• DIRECTION
Extract the listing below in full, unchanged.

• DATA SUPPLIED
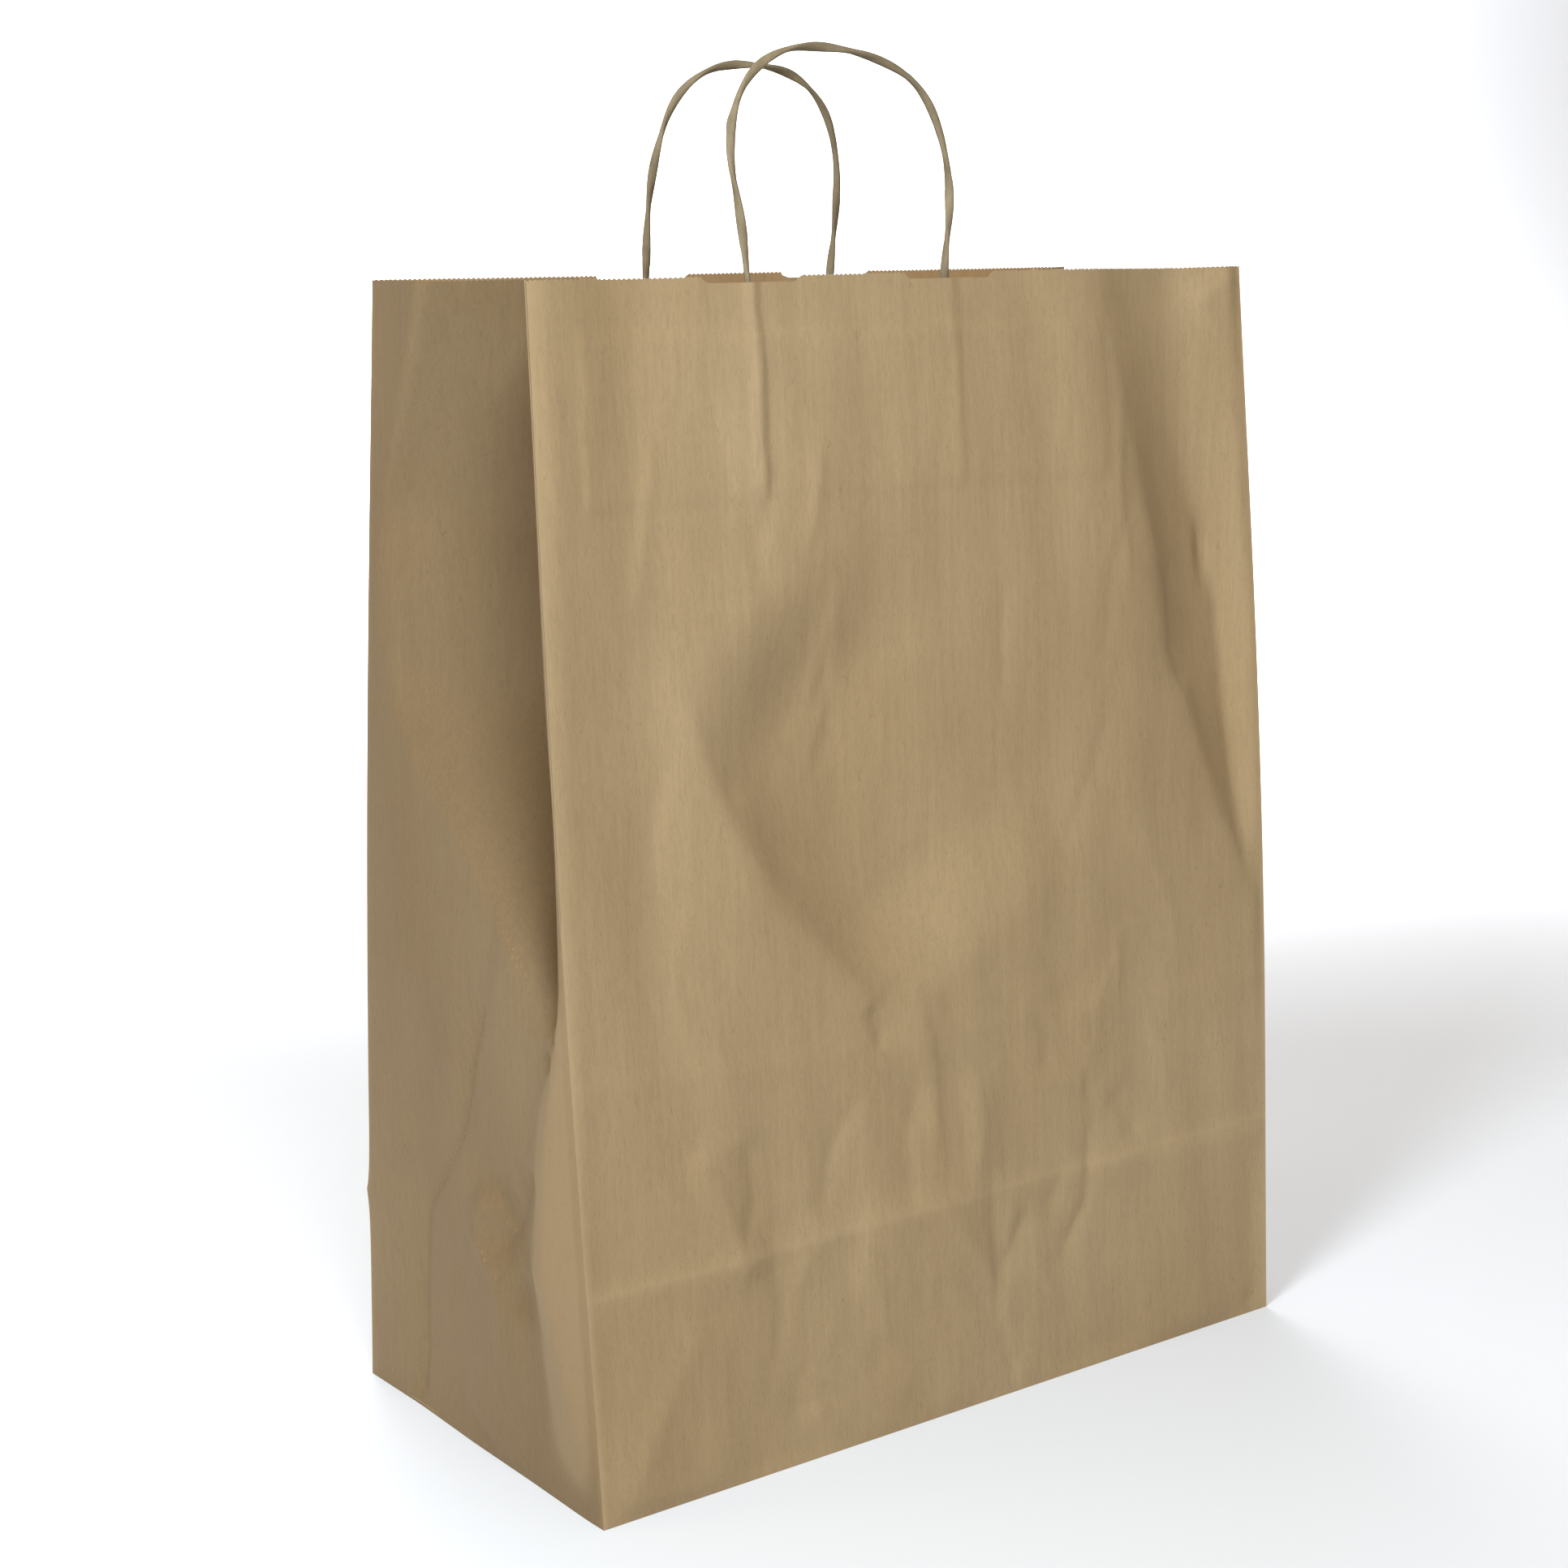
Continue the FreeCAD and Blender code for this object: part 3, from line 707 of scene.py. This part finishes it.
def gusset_relief(side, y, z, depth):
    """How far a gusset stands out beyond its folds, where it isn't pushed in."""
    flat = ease(1 - depth / 12)
    if side == "right":
        lift = ripple(y, z, 41, 5, 60, 0.4)
        lift += flat * crumple(y, z, 42, 10, (-45, 60, 45, 130), 22, 0.8, 60, 50)
        lift += flat * fold(y, z, [(-80, 84), (0, 86), (80, 84)], 0.7, 5, 9, 0.5, 0)
        return lift
    lift = 0.5 * ripple(y, z, 43, 5, 60, 1.0)
    # The thin crease that wanders up from the bottom, with a lit strip beside it.
    wander = [(46, 0), (44, 50), (39, 86), (20, 102), (2, 124), (-6, 151), (-19, 180)]
    lift += flat * fold(y, z, wander, -2.8, 2.2, 5, 0.4, 10)
    # The crushed tip of the bottom fold.
    lift += flat * swell(y, z, (-27, 92), (24, 11), -6.0, 62)
    lift += flat * fold(y, z, [(-50, 124), (-34, 100), (-14, 78)], -3.0, 8, 5, 0.8, 8)
    lift += flat * fold(y, z, [(-42, 78), (-27, 93), (-8, 108)], 3.6, 4, 7, 0.8, 8)
    lift += flat * fold(y, z, [(-14, 104), (-8, 88), (-22, 74)], 2.6, 4, 6, 0.8, 6)
    lift += flat * fold(y, z, [(-46, 82), (-30, 80), (-18, 66)], 2.0, 5, 4, 0.8, 6)
    lift += flat * crumple(y, z, 44, 5, (-42, 74, -12, 112), 18, 1.2, 120, 50)
    lift += flat * fold(y, z, [(-26, 74), (-18, 40), (-5, 6)], 3.0, 13, 16, 1.0, 12)
    lift += flat * fold(y, z, [(4, 80), (12, 40), (26, 4)], -2.0, 14, 16, 3, 16)
    lift += flat * fold(y, z, [(-84, 86), (-45, 88)], 0.7, 3, 6, 0.5, 6)
    # Faint level creases, and the small puckers at the edge by the front wall.
    lift += flat * fold(y, z, [(-10, 176), (40, 177), (76, 176)], 0.8, 5, 9, 0.8, 8)
    lift += flat * fold(y, z, [(45, 79), (80, 77)], 1.0, 4, 8, 0.6, 8)
    lift += flat * crumple(y, z, 45, 7, (-66, 164, -54, 180), 10, 2.0, 70, 40)
    lift += flat * crumple(y, z, 46, 6, (-20, 110, 70, 240), 50, 1.2, 95, 18)
    lift += flat * fold(y, z, [(68, 8), (73, 3)], -1.2, 2, 2, 0.4, 0)
    return lift


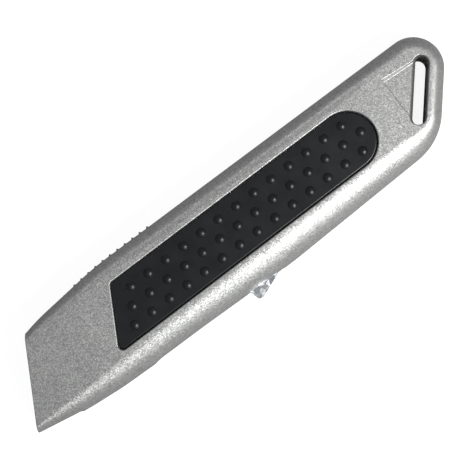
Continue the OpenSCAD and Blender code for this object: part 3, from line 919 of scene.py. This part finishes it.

• FINISHED TASK
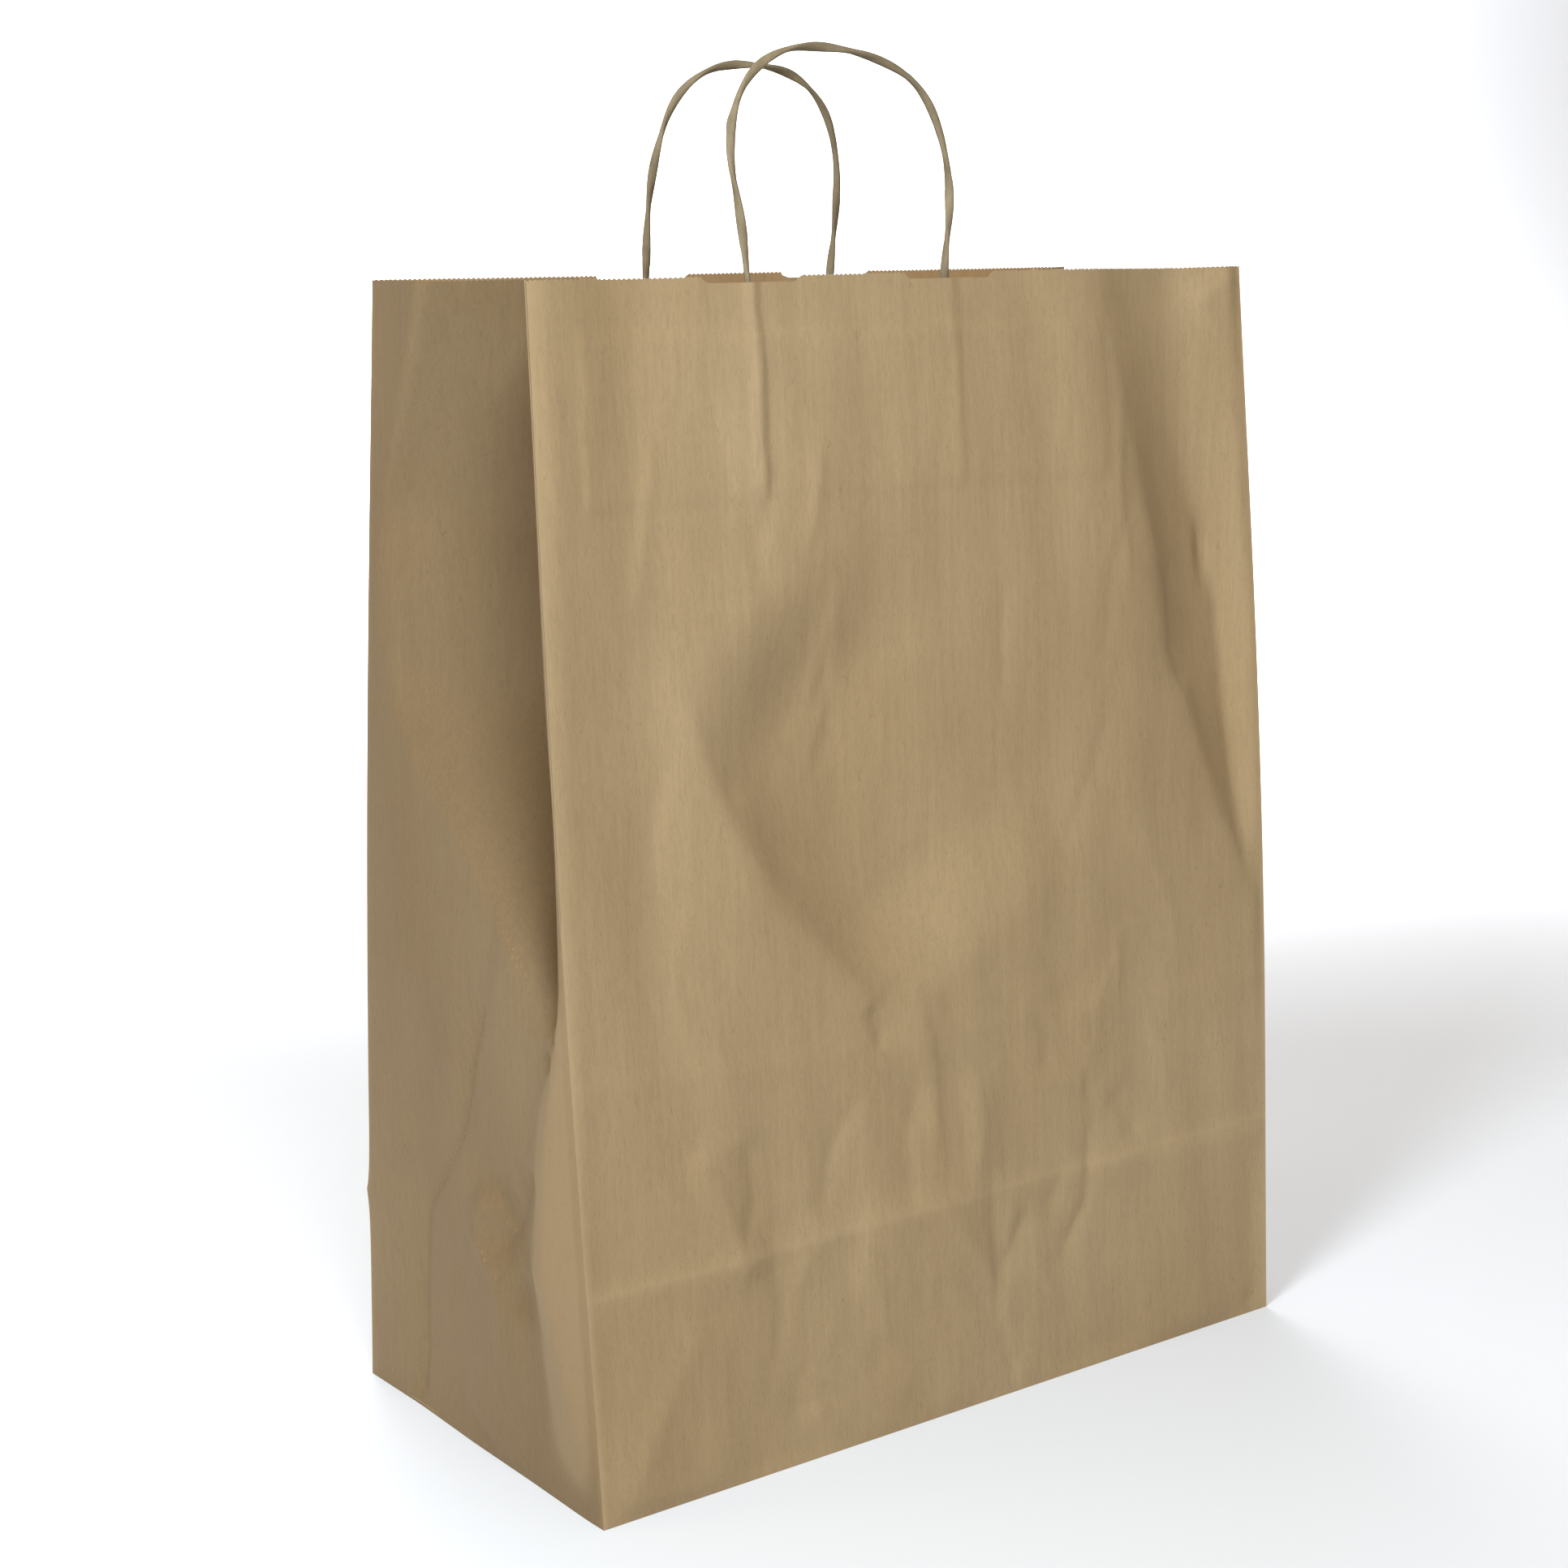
Continue the FreeCAD and Blender code for this object: part 3, from line 707 of scene.py. This part finishes it.
def gusset_relief(side, y, z, depth):
    """How far a gusset stands out beyond its folds, where it isn't pushed in."""
    flat = ease(1 - depth / 12)
    if side == "right":
        lift = ripple(y, z, 41, 5, 60, 0.4)
        lift += flat * crumple(y, z, 42, 10, (-45, 60, 45, 130), 22, 0.8, 60, 50)
        lift += flat * fold(y, z, [(-80, 84), (0, 86), (80, 84)], 0.7, 5, 9, 0.5, 0)
        return lift
    lift = 0.5 * ripple(y, z, 43, 5, 60, 1.0)
    # The thin crease that wanders up from the bottom, with a lit strip beside it.
    wander = [(46, 0), (44, 50), (39, 86), (20, 102), (2, 124), (-6, 151), (-19, 180)]
    lift += flat * fold(y, z, wander, -2.8, 2.2, 5, 0.4, 10)
    # The crushed tip of the bottom fold.
    lift += flat * swell(y, z, (-27, 92), (24, 11), -6.0, 62)
    lift += flat * fold(y, z, [(-50, 124), (-34, 100), (-14, 78)], -3.0, 8, 5, 0.8, 8)
    lift += flat * fold(y, z, [(-42, 78), (-27, 93), (-8, 108)], 3.6, 4, 7, 0.8, 8)
    lift += flat * fold(y, z, [(-14, 104), (-8, 88), (-22, 74)], 2.6, 4, 6, 0.8, 6)
    lift += flat * fold(y, z, [(-46, 82), (-30, 80), (-18, 66)], 2.0, 5, 4, 0.8, 6)
    lift += flat * crumple(y, z, 44, 5, (-42, 74, -12, 112), 18, 1.2, 120, 50)
    lift += flat * fold(y, z, [(-26, 74), (-18, 40), (-5, 6)], 3.0, 13, 16, 1.0, 12)
    lift += flat * fold(y, z, [(4, 80), (12, 40), (26, 4)], -2.0, 14, 16, 3, 16)
    lift += flat * fold(y, z, [(-84, 86), (-45, 88)], 0.7, 3, 6, 0.5, 6)
    # Faint level creases, and the small puckers at the edge by the front wall.
    lift += flat * fold(y, z, [(-10, 176), (40, 177), (76, 176)], 0.8, 5, 9, 0.8, 8)
    lift += flat * fold(y, z, [(45, 79), (80, 77)], 1.0, 4, 8, 0.6, 8)
    lift += flat * crumple(y, z, 45, 7, (-66, 164, -54, 180), 10, 2.0, 70, 40)
    lift += flat * crumple(y, z, 46, 6, (-20, 110, 70, 240), 50, 1.2, 95, 18)
    lift += flat * fold(y, z, [(68, 8), (73, 3)], -1.2, 2, 2, 0.4, 0)
    return lift


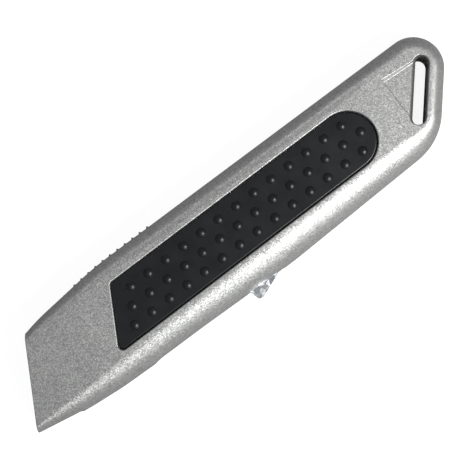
Continue the OpenSCAD and Blender code for this object: part 3, from line 919 of scene.py. This part finishes it.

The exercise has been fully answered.